Ebola, migranti, crisi, attacco, cricket e morte: sono le parole che vengono maggiormente usate nei titoli dei principali giornali Usa e Regno Unito per raccontare l’Africa.
di Andrea Cardoni
Sono i dati che provengono da uno studio fatto da AGI (Africa Growth Initiative) per il report Foresight Africa 2016 dove, tra gli altri studi che riguardano soprattutto l’economia, si sottolinea la corrispondenza tra le asimmetrie informative, le percezioni distorte che ne derivano e il conseguente (mancato) sviluppo economico del continente. Uno studio che ha preso in esame le prime cinquanta parole chiave presenti nei titoli riguardanti la parola “Africa” o indicizzati geograficamente sotto la parola “Africa”
Se guardiamo i titoli nel 2015 provenienti dalle principali testate giornalistiche di Stati Uniti e nel Regno Unito, salute, sport e migrazioni sono i principali temi che riguardano le storie sull’Africa: a “Ebola” emersa sopratutto all’inizio dello scorso anno, nella rappresentazione che ne ha dato il giornalismo occidentale preso in esame dallo studio Lexis-Nexis, hanno fatto seguito la coppa del mondo di rugby e cricket, e poi “migranti” e “crisi” nella seconda metà del 2015. Per i media africani invece i principali titoli hanno riguardato le elezioni in Nigeria, la crisi del Burundi e il commercio. Nelle rappresentazioni che vengono date è interessante notare che, mentre “business” e “petrolio” sono le uniche parole legate all’economia che si trovano in cima alla classifica dei termini maggiormente usati dai media occidentali, i media africani si sono invece concentrarti su argomenti simili in maniera più massiccia con “crescita”, “commercio”, “economia” e “mercato”.
Quello che riguarda la rappresentazione mediatica dell’Africa è un tema attuale, da sempre, anche in Italia: “in tema d’Africa c’è molto bisogno di parole crude e di richiami alla realtà” scrisse sulla rivista “Africa” Quirino Maffi nel 1954 sul primo congresso nazionale di Giornalisti e scrittori di cose d’Africa.

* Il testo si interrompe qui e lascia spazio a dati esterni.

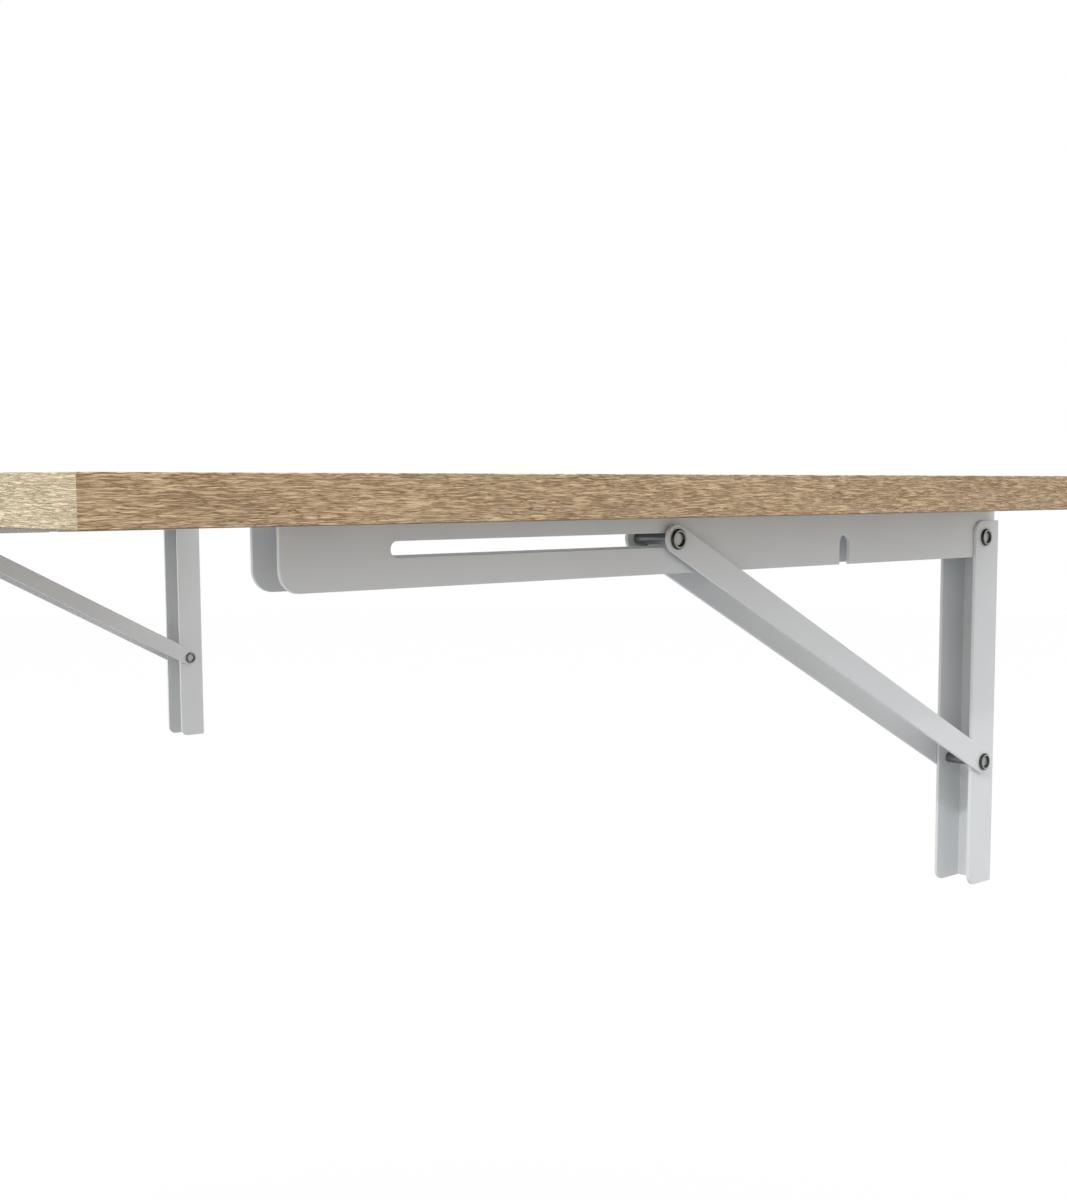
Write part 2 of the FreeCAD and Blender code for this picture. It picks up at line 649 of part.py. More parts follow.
def make_bracket(side, across, screw):
    """Make one whole folding bracket at a place along the wall."""
    make_wall_channel(f"{side}_wall_channel", across)
    make_arm_channel(f"{side}_arm_channel", across)
    make_arm_screws(f"{side}_arm_screws", across, screw)
    make_strut_bar(f"{side}_strut_bar_right", across, BAR_INNER_FACE)
    make_strut_bar(f"{side}_strut_bar_left", across, f"(-1 * {BAR_OUTER_FACE})")

    arm_pivot = (across, "(-Sizes.pivot_reach)", ARM_PIVOT_HEIGHT)
    arm_sleeve_length = f"{ARM_INSIDE} - 2 * Sizes.slide_gap"
    make_rivet(f"{side}_arm_pivot_rivet", across, ARM_PIVOT_HEIGHT, f"({CHANNEL_WIDTH} / 2)")
    make_sleeve(f"{side}_arm_pivot_sleeve", arm_pivot, arm_sleeve_length, "Sizes.sleeve_diameter")
    strut_pivot = (across, "(-Sizes.pivot_reach)", STRUT_PIVOT_HEIGHT)
    strut_grip = f"({BAR_OUTER_FACE} + Sizes.slide_gap)"
    make_rivet(f"{side}_strut_pivot_rivet", across, STRUT_PIVOT_HEIGHT, strut_grip)
    make_sleeve(f"{side}_strut_pivot_sleeve", strut_pivot, CHANNEL_INSIDE, "Sizes.sleeve_diameter")

    pin_length = f"2 * ({BAR_INNER_FACE} - Sizes.slide_gap)"
    pin_place = (across, "(-Sizes.pivot_reach - Sizes.strut_reach)", PIN_HEIGHT)
    make_slider_pin(f"{side}_slider_pin", across, pin_length)
    make_sleeve(f"{side}_slider_sleeve", pin_place, pin_length, "Sizes.slider_sleeve_diameter")
    make_rivet_end(f"{side}_slider_pin_right_end", across, BAR_INNER_FACE, 1)
    make_rivet_end(f"{side}_slider_pin_left_end", across, f"(-1 * {BAR_INNER_FACE})", -1)


def check_document():
    """Stop when any object failed or any node's shape is missing or broken."""
    for item in doc.Objects:
        if "Invalid" in item.State or "Error" in item.State:
            raise RuntimeError(f"{item.Label} failed: {item.State}")
    for node in nodes:
        if node.Shape.isNull() or not node.Shape.isValid():
            raise RuntimeError(f"{node.Label} has no valid shape")


def export_nodes():
    """Write each node's shape to a STEP file of its own."""
    os.makedirs("parts", exist_ok=True)
    for node in nodes:
        node.Shape.exportStep(f"parts/{node.Label}.step")


sheet = make_sheet()
make_tabletop()
screw = make_single_screw()
for side, side_share in (("left", -0.5), ("right", 0.5)):
    make_bracket(side, f"({side_share} * {BRACKET_SPACING})", screw)
doc.recompute()
check_document()
export_nodes()
print(len(nodes), "nodes")
print("strut length", value_of(STRUT_LENGTH), "strut angle", value_of(STRUT_ANGLE))
print("pin above arm pivot", value_of(PIN_ABOVE_ARM_PIVOT), "folded reach", value_of(FOLDED_REACH))
print("underside height", value_of(UNDERSIDE), "arm pivot height", value_of(ARM_PIVOT_HEIGHT))
print("strut pivot height", value_of(STRUT_PIVOT_HEIGHT), "pin height", value_of(PIN_HEIGHT))
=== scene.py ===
"""Dress the fold-down wall table: oak-look top, powder-coated brackets, rivets, screws and stage."""

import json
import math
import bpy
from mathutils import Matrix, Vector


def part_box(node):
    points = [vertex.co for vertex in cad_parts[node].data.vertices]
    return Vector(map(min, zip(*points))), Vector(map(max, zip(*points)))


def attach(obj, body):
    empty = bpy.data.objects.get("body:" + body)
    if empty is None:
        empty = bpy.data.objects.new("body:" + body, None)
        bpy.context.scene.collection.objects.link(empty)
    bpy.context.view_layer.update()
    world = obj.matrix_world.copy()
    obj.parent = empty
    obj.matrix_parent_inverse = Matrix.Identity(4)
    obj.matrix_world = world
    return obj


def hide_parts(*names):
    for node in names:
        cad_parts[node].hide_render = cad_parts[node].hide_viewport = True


bl_info = {
    "name": "Fold-down wall table",
    "version": (1, 0, 0),
    "blender": (4, 5, 0),
    "location": "3D View > Sidebar > Wall Table",
    "description": "Gives a fold-down wall table its oak-look top, coated steel brackets, rivets and screws",
    "category": "Object",
}

from typing import NamedTuple

import bmesh
import bpy
from bpy.props import FloatProperty, FloatVectorProperty, IntProperty, PointerProperty
from mathutils import Matrix, Vector

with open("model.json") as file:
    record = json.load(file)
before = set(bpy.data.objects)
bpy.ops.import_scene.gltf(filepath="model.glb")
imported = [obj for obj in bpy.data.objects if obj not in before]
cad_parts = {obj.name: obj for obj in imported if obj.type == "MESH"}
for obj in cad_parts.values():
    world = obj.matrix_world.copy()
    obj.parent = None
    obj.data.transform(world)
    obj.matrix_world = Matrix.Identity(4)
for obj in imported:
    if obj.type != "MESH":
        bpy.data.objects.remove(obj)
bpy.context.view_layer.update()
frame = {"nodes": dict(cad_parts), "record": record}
BODY_OF_NODE = {
    node: body
    for body, nodes in frame["record"]["behaviour"]["bodies"].items()
    for node in nodes
}
SIDES = ("left", "right")
MM = 0.001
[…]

Interessante è vedere come giornalisti di allora, come Paolo D’Agostino Orsini e di Gregorio Consiglio, denunciarono “il modo saltuario, disorganico, spesso vago e affrettato con il quale la stampa d’informazione ha trattato le questioni africane – che sono di vitale importanza per l’Italia-dalla fine della guerra ad oggi”. Un convegno dove, più di mezzo secolo fa, gli intervenuti, tra cui Mario dei Gaslini (vincitore del primo concorso per romanzo coloniale nel 1926 come autore del libro “Piccolo amore beduino”) aveva proposto ai giovani di interessarsi “di Africa e di narrativa esotica”, si era giunti alla conclusione di “come il problema Africa sia, in ben più alta misura che per qualsiasi altro continente, problema di conoscenza: e non solo di conoscenza dello stato dei territori africani, ma anche e soprattutto della loro dinamica, che dalla fine ella guerra in poi presenta una accelerazione sempre per rapida e incalzante (consiglio). Tra le conclusioni del convegno si parlò del “facile colorismo dei reportages giornalistici” e oggi, dopo più di mezzo secolo, si possono tornare a leggere sui nostri giornali le rappresentazioni della Libia, come denunciano i Wu Ming, che raccontano di selvagge “tribù del deserto”.